The London Bridge (renamed the London Arch after a partial collapse) is a little further up the road, and The Grotto is about a minute from there. I wasn’t kidding when I said there would be a lot of pulling over and staring at beaches. I stopped at four more beaches while going west: Helladale Point, Worm Bay, The Bay of Martyrs, and the Bay of Islands. They were all beautiful stops, and any of them could make a nice rest for a picnic lunch, or afternoon tea.
Heading east back towards Melbourne, is Wreck Beach, named for two anchors from shipwrecks embedded in the sand. This stop is a little harder to get to, as the road leaves the coast, plus the turn off towards the beach isn’t well signed (or maybe I just missed it.) Turn down Moonlight Head Road, then there’s signs to follow. Another warning: there is a lot of steps to walk down then back up from the car park to the beach.

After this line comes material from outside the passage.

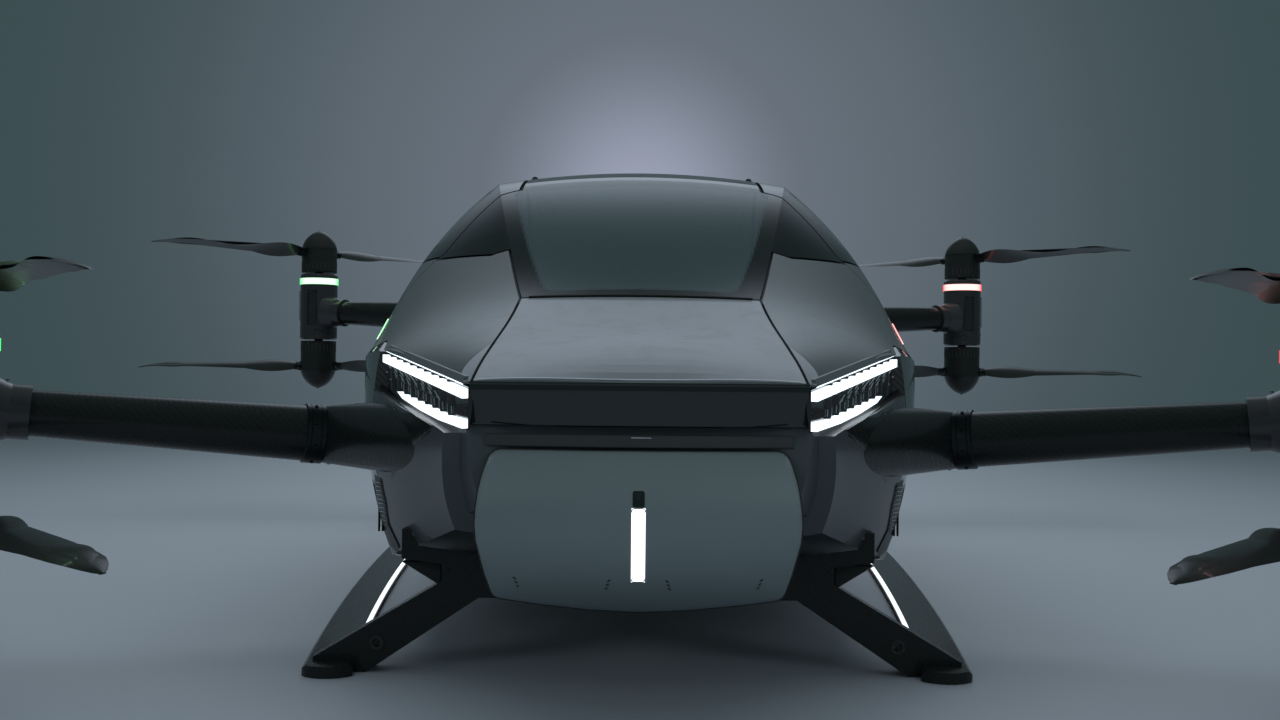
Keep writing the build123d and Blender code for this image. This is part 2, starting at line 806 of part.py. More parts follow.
ring_solids = []
for arm in arms:
    along = arm_direction(arm)
    with BuildPart() as pod_left:
        with BuildSketch(Plane.XY.offset(arm.hub[2] + pod_bottom)):
            with Locations(arm.hub[:2]):
                Circle(pod_radius)
        extrude(amount=pod_top - pod_bottom)
        chamfer(pod_left.edges().filter_by(GeomType.CIRCLE), 5)
        with BuildSketch(Plane(origin=arm.hub, z_dir=along * -1)):
            Circle(socket_radius)
        extrude(amount=socket_reach)
        inboard = Plane(origin=arm.hub, z_dir=along * -1)
        with BuildSketch(inboard.offset(flare_near)):
            Circle(flare_radius)
        with BuildSketch(inboard.offset(flare_far)):
            Circle(socket_radius)
        loft(ruled=True)
        cooler_back = arm.hub[1] - pod_radius + cooler_depth
        add(span_block(
            (arm.hub[0] + cooler_x[0], arm.hub[0] + cooler_x[1]),
            (cooler_back - 2 * pod_radius, cooler_back),
            (arm.hub[2] + cooler_z[0], arm.hub[2] + cooler_z[1]),
        ), mode=Mode.SUBTRACT)
        fin_spacing = (cooler_z[1] - cooler_z[0]) / cooler_fins
        for index in range(cooler_fins):
            fin_z = arm.hub[2] + cooler_z[0] + (index + 0.3) * fin_spacing
            add(span_block(
                (arm.hub[0] + cooler_x[0], arm.hub[0] + cooler_x[1]),
                (cooler_back - cooler_fin_height, cooler_back + 1),
                (fin_z, fin_z + 0.4 * fin_spacing),
            ))
        for end, sense in ((pod_top, -1), (pod_bottom, 1)):
            with BuildSketch(Plane.XY.offset(arm.hub[2] + end)):
                with Locations(arm.hub[:2]):
                    Circle(bore_radius)
            extrude(amount=sense * (shaft_depth - rotor_gap), mode=Mode.SUBTRACT)
    finish(pod_left, f"motor_pod_{arm.end}_left")
    with BuildPart() as pod_right:
        mirror(pod_left.part, about=Plane.YZ)
    finish(pod_right, f"motor_pod_{arm.end}_right")
    ring_solids.append(pod_rings(arm, ring_proud))

# Side marker strips on the fenders share a node with the lit rings
marker_line = [(-1020, 790), (-945, 840), (-945, 831), (-1020, 781)]
with BuildPart() as side_marker:
    add(body_form(-3.0))
    add(fairing_skin, mode=Mode.SUBTRACT)
    add(side_block(marker_line), mode=Mode.INTERSECT)
    add(left_half, mode=Mode.INTERSECT)

with BuildPart() as beacons_port:
    for ring in ring_solids:
        add(ring)
    add(side_marker.part)
finish(beacons_port, "beacons_port")

with BuildPart() as beacons_starboard:
    mirror(beacons_port.part, about=Plane.YZ)
finish(beacons_starboard, "beacons_starboard")

# Rotors: shaft, motor can, spinner and two blades turning together
can_radius = 82.0
tip_radius = 6.0       # flat at the spinner's tip
Section = namedtuple("Section", "r chord pitch thick rise")
blade_sections = [
    Section(50, 42, 30, 21, 0),
    Section(120, 70, 31, 15, 0),
    Section(200, 118, 28, 13, 1),
    Section(330, 102, 19, 10, 2),
    Section(580, 66, 11, 7, 2),
    Section(790, 40, 8, 4, -4),
    Section(prop_radius, 14, 8, 3, -16),
]

Rotor = namedtuple("Rotor", "name z up angle hand")
rotor_rows = [
    (arms[0], Rotor("upper", prop_rise, 1, 48.5, 1)),
    (arms[0], Rotor("lower", prop_drop, -1, 46.0, -1)),
    (arms[1], Rotor("upper", prop_rise, 1, -48.5, -1)),
    (arms[1], Rotor("lower", prop_drop, -1, -2.0, 1)),
]


def blade(hand):
    """One blade along +X, its plane at z = 0."""
    with BuildPart() as solid:
        for row in blade_sections:
            turn = math.radians(row.pitch * hand)
            corners = []
            for u, v in ((-0.5, 0), (0, 0.5), (0.5, 0), (0, -0.5)):
                across_chord = u * row.chord
                through = v * row.thick + (0.06 * row.chord if u == 0 else 0)
                corners.append((
                    across_chord * math.cos(turn) - through * math.sin(turn),
                    across_chord * math.sin(turn) + through * math.cos(turn) + row.rise,
                ))
            with BuildSketch(Plane.YZ.offset(row.r)):
                with BuildLine():
                    ThreePointArc(corners[0], corners[1], corners[2])
                    ThreePointArc(corners[2], corners[3], corners[0])
                make_face()
        loft()
    return solid.part


blades = {1: blade(1), -1: blade(-1)}

for arm, rotor in rotor_rows:
    end = pod_top if rotor.up > 0 else pod_bottom
    near = end + rotor.up * rotor_gap
    deep = near - rotor.up * shaft_depth + rotor.up * clearance
    shoulder = rotor.z + rotor.up * 18
    tip = rotor.z + rotor.up * spinner_length
    with BuildPart() as rotor_left:
        with BuildSketch(Plane.XZ.offset(-arm.hub[1])):
            with BuildLine():
                profile = [(tip_radius, tip), (0, tip), (0, deep), (shaft_radius, deep)]
                profile += [(shaft_radius, near), (can_radius, near), (can_radius, shoulder)]
                profile += [(can_radius * 0.72, shoulder + (tip - shoulder) * 0.60)]
                placed = [(arm.hub[0] + radius, arm.hub[2] + z) for radius, z in profile]
                Polyline(*placed[:7])
                ThreePointArc(placed[6], placed[7], placed[0])
            make_face()
        revolve(axis=Axis((arm.hub[0], arm.hub[1], 0), (0, 0, 1)))
        centre = (arm.hub[0], arm.hub[1], arm.hub[2] + rotor.z)
        for turn in (0, 180):
            with Locations(Location(centre, (0, 0, rotor.angle + turn))):
                add(blades[rotor.hand])
    finish(rotor_left, f"rotor_{arm.end}_left_{rotor.name}")
    with BuildPart() as rotor_right:
        mirror(rotor_left.part, about=Plane.YZ)
    finish(rotor_right, f"rotor_{arm.end}_right_{rotor.name}")

# Skids: curved flat runners with a leg at each end, reaching the hull's underside
runner_line = [(705.0, -1600.0), (858.0, -225.0), (935.0, 1150.0)]
runner_half = 57.5
runner_thickness = 26.0
runner_bevel = 9.0
runner_nose = 30.0     # rounding of the runner's ends
front_leg_y = -1520.0
rear_leg_y = 1000.0
leg_width = 80.0
lash_radius = 9.0
front_lash = (600.0, 68.0)
rear_lash = (800.0, 90.0)

with BuildPart() as skid_left:
    with BuildSketch(Plane.XY):
        inner_line = [(x - runner_half, y) for x, y in runner_line]
        outer_line = [(x + runner_half, y) for x, y in runner_line]
        with BuildLine():
            ThreePointArc(*inner_line)
            ThreePointArc(inner_line[2], (runner_line[2][0], runner_line[2][1] + runner_nose), outer_line[2])
            ThreePointArc(*outer_line)
            ThreePointArc(outer_line[0], (runner_line[0][0], runner_line[0][1] - runner_nose), inner_line[0])
        make_face()
    extrude(amount=runner_thickness)
    top_edges = skid_left.faces().sort_by(Axis.Z)[-1].edges()
    chamfer(top_edges.sort_by(SortBy.LENGTH)[-2:], runner_bevel)
    with BuildSketch(Plane.XZ.offset(-front_leg_y)):
        with BuildLine():
            Polyline(
                (326, 173),
                (326, 330),
                (545, 330),
                (545, 262),
                (453, 250),
                (453, 210),
                (748, 34),
                (748, 0),
                (626, 0),
                (367, 173),
                close=True,
            )
        make_face()
    extrude(amount=leg_width / 2, both=True)
    with BuildSketch(Plane.XZ.offset(-rear_leg_y)):
        with BuildLine():
            Polyline(
                (400, 250),
                (400, 420),
                (500, 420),
                (500, 385),
                (968, 34),
                (968, 0),
                (840, 0),
                close=True,
            )
        make_face()
    extrude(amount=leg_width / 2, both=True)
    add(fairing_skin, mode=Mode.SUBTRACT)
    add(side_block([
        (chin_front_y, chin_top_z),
        (chin_front_y, 238 - clearance),
        (cheek_rear_y, 226 - clearance),
        (cheek_rear_y, chin_top_z),
    ], chin_half + clearance), mode=Mode.SUBTRACT)
    with Locations(
        Location((front_lash[0], front_leg_y, front_lash[1]), (90, 0, 0)),
        Location((rear_lash[0], rear_leg_y, rear_lash[1]), (90, 0, 0)),
    ):
        Cylinder(lash_radius, 2 * leg_width, mode=Mode.SUBTRACT)
finish(skid_left, "skid_left")

with BuildPart() as skid_right:
    mirror(skid_left.part, about=Plane.YZ)
finish(skid_right, "skid_right")

# Cabin
seat_x = 300.0
seat_half = 225.0
console_half = 50.0

with BuildPart() as dashboard:
    add(side_block([
        (-1328, 690),
        (-1328, 930),
        (-1180, 890),
        (-1030, 850),
        (-1000, 800),
        (-1080, 740),
        (-1120, 690),
    ], 640.0))
    add(core_face, mode=Mode.INTERSECT)
finish(dashboard, "dashboard")

with BuildPart() as display:
    with BuildSketch(Plane.YZ):
        with BuildLine():
            Polyline((-1026, 852), (-1001, 801), (-985, 806), (-1012, 880), (-1024, 878), close=True)
        make_face()
    extrude(amount=250, both=True)
    add(dashboard.part, mode=Mode.SUBTRACT)
finish(display, "display")

for side, sense in (("left", 1), ("right", -1)):
    with BuildPart() as seat:
        with BuildSketch(Plane.YZ.offset(sense * seat_x - seat_half)):
            with BuildLine():
                Polyline(
                    (-420, floor_top + clearance),
                    (-430, 500),
                    (-60, 455),
                    (60, 480),
                    (240, 1010),
                    (215, 1170),
                    (300, 1190),
                    (380, 1040),
                    (240, 430),
                    (230, floor_top + clearance),
                    close=True,
                )
            make_face()
        extrude(amount=2 * seat_half)
    finish(seat, f"seat_{side}")

with BuildPart() as console:
    add(side_block([
        (-560, floor_top + clearance),
        (-560, 470),
        (-500, 500),
        (100, 520),
        (100, floor_top + clearance),
    ], console_half))
    with Locations((0, -440, 550)):
        Cylinder(11, 120)
    with Locations((0, -440, 620)):
        Sphere(24)
finish(console, "console")
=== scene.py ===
"""Looks of a two-seat multirotor flying car on skids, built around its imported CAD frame.

Sizes are in metres in the frame's own axes: +X is the vehicle's left (port) side, the nose
points to -Y, +Z is up, and the origin lies on the ground midway between the four hub axes.
"""
from __future__ import annotations

import logging
import math
from dataclasses import dataclass
from enum import Enum
from typing import Any, Iterable, Iterator, Sequence

import bmesh
import bpy
from mathutils import Matrix, Vector
from mathutils.bvhtree import BVHTree


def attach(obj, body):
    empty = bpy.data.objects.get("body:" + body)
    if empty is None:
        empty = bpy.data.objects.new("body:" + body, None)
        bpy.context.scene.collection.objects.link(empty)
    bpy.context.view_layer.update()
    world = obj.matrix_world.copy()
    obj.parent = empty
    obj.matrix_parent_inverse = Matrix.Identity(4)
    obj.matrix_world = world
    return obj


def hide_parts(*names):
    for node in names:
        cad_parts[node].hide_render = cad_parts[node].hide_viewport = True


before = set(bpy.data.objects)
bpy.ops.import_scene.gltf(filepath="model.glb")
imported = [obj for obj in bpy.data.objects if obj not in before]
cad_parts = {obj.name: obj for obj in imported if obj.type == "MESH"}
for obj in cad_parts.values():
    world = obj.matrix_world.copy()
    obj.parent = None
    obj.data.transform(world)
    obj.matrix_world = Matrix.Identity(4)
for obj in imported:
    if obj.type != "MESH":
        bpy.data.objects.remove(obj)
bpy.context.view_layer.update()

log = logging.getLogger("flying_car")

Point = Sequence[float]
Colour = tuple[float, float, float]

AIRFRAME = "airframe"

# The photograph's camera, by which outlines seen from the front are laid on the body.
EYE: Point = (0.0, -4.54, 0.69)
FOCAL_PX = 1290.0
MIDDLE_PX = 640.0
HORIZON_PX = 375.0
ROLL_SLOPE = 0.0104

# How far the front edge of hood and band falls back, in metres for each square metre of width.
FRONT_BOW = 0.233

# Tilt of a blade's root in its clamp.
ROOT_PITCH_DEG = 30


class Side(Enum):
    """Side of the vehicle, with its direction along X."""

    LEFT = 1
    RIGHT = -1

    @property
    def word(self) -> str:
        """Name of the side as the frame's nodes and bodies spell it."""
        return self.name.lower()


# Shader kit


class Channel:
    """One number of a shader, whose arithmetic adds Math nodes."""

    def __init__(self, sheet: "ShaderSheet", socket: bpy.types.NodeSocket) -> None:
        """Wrap an output socket of the sheet's tree."""
        self.sheet = sheet
        self.socket = socket

    def _with(self, operation: str, *values: Any) -> "Channel":
        """Return the result of one Math node on these values."""
        return self.sheet.math(operation, *values)

    def __add__(self, other: Any) -> "Channel":
        """Return self + other."""
        return self._with("ADD", self, other)

    __radd__ = __add__

    def __sub__(self, other: Any) -> "Channel":
        """Return self - other."""
        return self._with("SUBTRACT", self, other)

    def __rsub__(self, other: Any) -> "Channel":
        """Return other - self."""
        return self._with("SUBTRACT", other, self)

    def __mul__(self, other: Any) -> "Channel":
        """Return self * other."""
        return self._with("MULTIPLY", self, other)

    __rmul__ = __mul__

    def __truediv__(self, other: Any) -> "Channel":
        """Return self / other."""
        return self._with("DIVIDE", self, other)

    def __mod__(self, other: Any) -> "Channel":
        """Return self modulo other, never negative."""
        return self._with("FLOORED_MODULO", self, other)

    def __lt__(self, other: Any) -> "Channel":
        """Return 1 where self < other."""
        return self._with("LESS_THAN", self, other)

    def __gt__(self, other: Any) -> "Channel":
        """Return 1 where self > other."""
        return self._with("GREATER_THAN", self, other)

    def floor(self) -> "Channel":
        """Return the whole part."""
        return self._with("FLOOR", self)

    def size(self) -> "Channel":
        """Return the absolute value."""
        return self._with("ABSOLUTE", self)

    def least(self, other: Any, softness: float = 0.0) -> "Channel":
        """Return the smaller of two values.

        Args:
            other: The value to compare with.
            softness: Width of the rounding between the two.

        Returns:
            The smaller value.
        """
        if softness:
            return self._with("SMOOTH_MIN", self, other, softness)
        return self._with("MINIMUM", self, other)

    def between(self, low: float, high: float) -> "Channel":
        """Return a smooth step from 0 at low to 1 at high."""
        node = self.sheet.node(
            "ShaderNodeMapRange",
            {"interpolation_type": "SMOOTHSTEP"},
            {"Value": self, "From Min": low, "From Max": high},
        )
        return Channel(self.sheet, node.outputs["Result"])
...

Day two was a little more diverse than day one. It was still full of beaches, of course, but there were also lighthouses and waterfalls. You’re going to spend more time out of the car today, so put your walking shoes on.
I started day two in Torquay which was a bit of a backtrack, so depending on where you spend the night, it might change the order of this day. I started with Torquay Beach, Point Roadknight, and Split point lighthouse – the lighthouse from ‘Around the Twist’. Thankfully my adventures weren’t as weird as that show was.
Leaving the beach, I went inland to Erskine Falls, a 30 meter waterfall and river walk. If you feel so inclined and have time to spare, it’s a 7.5km walk from Lorne. Or you can hop back in the car to Teddy’s look out, a viewpoint over the ocean road I recommend stopping at.
The views between Lorne and Apollo Bay were my favourite part of the drive – they were breathtaking. I stopped so often it took me nearly double the amount of time the drive was meant to. Definitely worth it.
The oldest surviving lighthouse on mainland Australia is Cape Otway Lightstation, and the road to it turns off the main road. It’s a little bit of a drive, and it is the one stop that has an admission price, though the ticket gives you access to the lighthouse, a telegraph station, and a WWII Radar Bunker amongst a couple other things. If those interest you, it could be worth it.
My last stop on the Great Ocean Road was not on the ocean, but was another waterfall, Hopetoun Falls. It was a lovely last stop before I headed back on the long drive to home, very ready for bed.
It’s easy to look past the beauty in our backyard, and set our sights on adventures far away. Not that I’m taking my eyes off those adventures, but when you only have a limited time, it’s well worth it to explore the world near home.